● What the task asks:
Copy each line below without leaving any out.

● Given material:

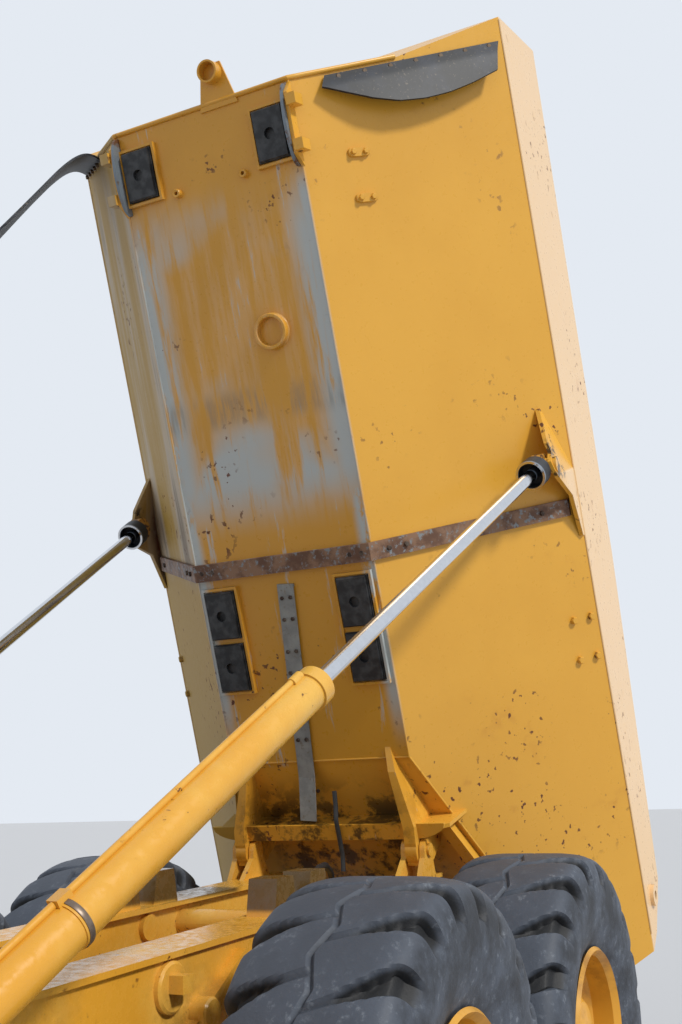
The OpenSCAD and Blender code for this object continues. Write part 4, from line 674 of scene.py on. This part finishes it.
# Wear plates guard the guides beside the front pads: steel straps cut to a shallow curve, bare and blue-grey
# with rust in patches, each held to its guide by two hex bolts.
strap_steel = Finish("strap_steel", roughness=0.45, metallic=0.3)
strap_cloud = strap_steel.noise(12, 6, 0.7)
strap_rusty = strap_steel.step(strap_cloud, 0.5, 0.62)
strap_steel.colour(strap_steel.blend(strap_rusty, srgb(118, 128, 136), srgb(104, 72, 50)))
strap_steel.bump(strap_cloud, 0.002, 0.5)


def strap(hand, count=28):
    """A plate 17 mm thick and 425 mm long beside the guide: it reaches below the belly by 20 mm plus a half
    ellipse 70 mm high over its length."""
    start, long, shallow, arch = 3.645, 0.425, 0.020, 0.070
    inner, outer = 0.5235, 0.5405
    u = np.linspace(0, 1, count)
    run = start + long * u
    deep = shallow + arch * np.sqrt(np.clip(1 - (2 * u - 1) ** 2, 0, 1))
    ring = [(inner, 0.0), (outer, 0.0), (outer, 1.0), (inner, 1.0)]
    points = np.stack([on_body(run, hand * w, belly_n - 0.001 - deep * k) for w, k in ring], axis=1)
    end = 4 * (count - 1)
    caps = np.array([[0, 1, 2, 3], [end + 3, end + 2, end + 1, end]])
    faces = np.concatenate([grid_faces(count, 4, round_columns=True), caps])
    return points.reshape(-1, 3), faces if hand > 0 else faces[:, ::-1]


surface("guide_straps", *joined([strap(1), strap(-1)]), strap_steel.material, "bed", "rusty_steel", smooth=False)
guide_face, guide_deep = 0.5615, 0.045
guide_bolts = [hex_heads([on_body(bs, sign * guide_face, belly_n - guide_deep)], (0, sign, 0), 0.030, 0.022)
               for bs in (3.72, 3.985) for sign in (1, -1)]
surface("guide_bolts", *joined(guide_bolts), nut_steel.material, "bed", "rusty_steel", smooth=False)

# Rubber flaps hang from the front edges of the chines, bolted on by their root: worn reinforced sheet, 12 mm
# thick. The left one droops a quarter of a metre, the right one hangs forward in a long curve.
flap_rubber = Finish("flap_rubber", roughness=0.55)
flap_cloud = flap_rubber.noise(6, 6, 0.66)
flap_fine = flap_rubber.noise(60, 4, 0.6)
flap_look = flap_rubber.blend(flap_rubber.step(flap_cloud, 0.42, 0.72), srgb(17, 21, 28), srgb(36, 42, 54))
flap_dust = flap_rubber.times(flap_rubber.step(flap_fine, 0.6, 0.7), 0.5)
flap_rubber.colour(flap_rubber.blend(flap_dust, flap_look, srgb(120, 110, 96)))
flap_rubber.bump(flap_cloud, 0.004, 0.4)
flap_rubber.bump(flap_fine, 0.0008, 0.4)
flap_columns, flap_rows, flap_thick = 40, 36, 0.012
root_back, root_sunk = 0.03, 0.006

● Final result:
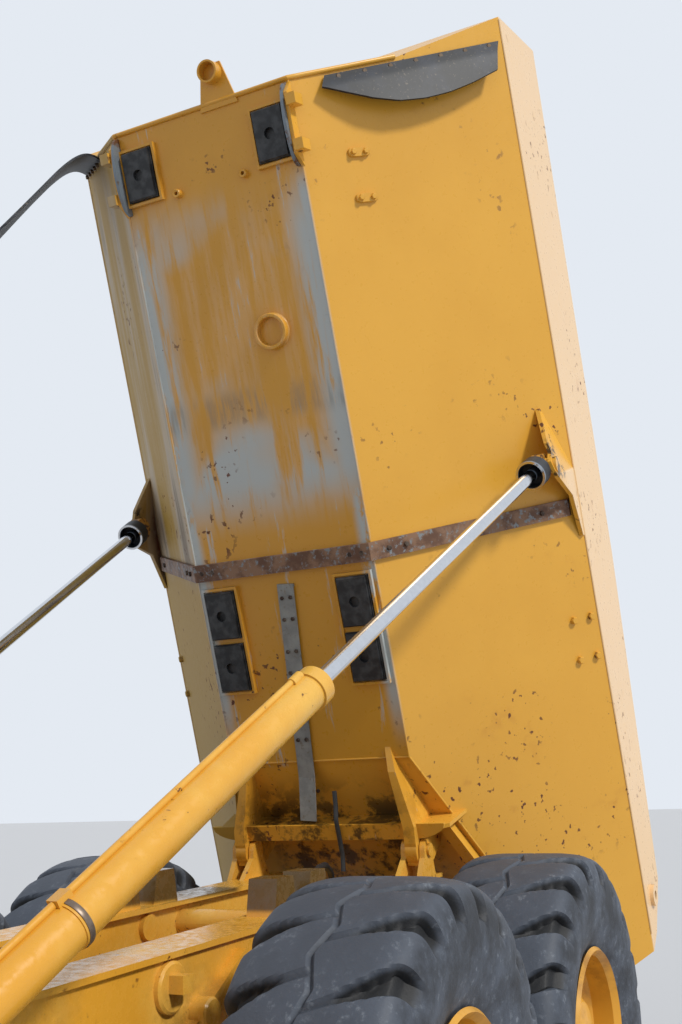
The OpenSCAD and Blender code for this object continues. Write part 4, from line 674 of scene.py on. This part finishes it.
# Wear plates guard the guides beside the front pads: steel straps cut to a shallow curve, bare and blue-grey
# with rust in patches, each held to its guide by two hex bolts.
strap_steel = Finish("strap_steel", roughness=0.45, metallic=0.3)
strap_cloud = strap_steel.noise(12, 6, 0.7)
strap_rusty = strap_steel.step(strap_cloud, 0.5, 0.62)
strap_steel.colour(strap_steel.blend(strap_rusty, srgb(118, 128, 136), srgb(104, 72, 50)))
strap_steel.bump(strap_cloud, 0.002, 0.5)


def strap(hand, count=28):
    """A plate 17 mm thick and 425 mm long beside the guide: it reaches below the belly by 20 mm plus a half
    ellipse 70 mm high over its length."""
    start, long, shallow, arch = 3.645, 0.425, 0.020, 0.070
    inner, outer = 0.5235, 0.5405
    u = np.linspace(0, 1, count)
    run = start + long * u
    deep = shallow + arch * np.sqrt(np.clip(1 - (2 * u - 1) ** 2, 0, 1))
    ring = [(inner, 0.0), (outer, 0.0), (outer, 1.0), (inner, 1.0)]
    points = np.stack([on_body(run, hand * w, belly_n - 0.001 - deep * k) for w, k in ring], axis=1)
    end = 4 * (count - 1)
    caps = np.array([[0, 1, 2, 3], [end + 3, end + 2, end + 1, end]])
    faces = np.concatenate([grid_faces(count, 4, round_columns=True), caps])
    return points.reshape(-1, 3), faces if hand > 0 else faces[:, ::-1]


surface("guide_straps", *joined([strap(1), strap(-1)]), strap_steel.material, "bed", "rusty_steel", smooth=False)
guide_face, guide_deep = 0.5615, 0.045
guide_bolts = [hex_heads([on_body(bs, sign * guide_face, belly_n - guide_deep)], (0, sign, 0), 0.030, 0.022)
               for bs in (3.72, 3.985) for sign in (1, -1)]
surface("guide_bolts", *joined(guide_bolts), nut_steel.material, "bed", "rusty_steel", smooth=False)

# Rubber flaps hang from the front edges of the chines, bolted on by their root: worn reinforced sheet, 12 mm
# thick. The left one droops a quarter of a metre, the right one hangs forward in a long curve.
flap_rubber = Finish("flap_rubber", roughness=0.55)
flap_cloud = flap_rubber.noise(6, 6, 0.66)
flap_fine = flap_rubber.noise(60, 4, 0.6)
flap_look = flap_rubber.blend(flap_rubber.step(flap_cloud, 0.42, 0.72), srgb(17, 21, 28), srgb(36, 42, 54))
flap_dust = flap_rubber.times(flap_rubber.step(flap_fine, 0.6, 0.7), 0.5)
flap_rubber.colour(flap_rubber.blend(flap_dust, flap_look, srgb(120, 110, 96)))
flap_rubber.bump(flap_cloud, 0.004, 0.4)
flap_rubber.bump(flap_fine, 0.0008, 0.4)
flap_columns, flap_rows, flap_thick = 40, 36, 0.012
root_back, root_sunk = 0.03, 0.006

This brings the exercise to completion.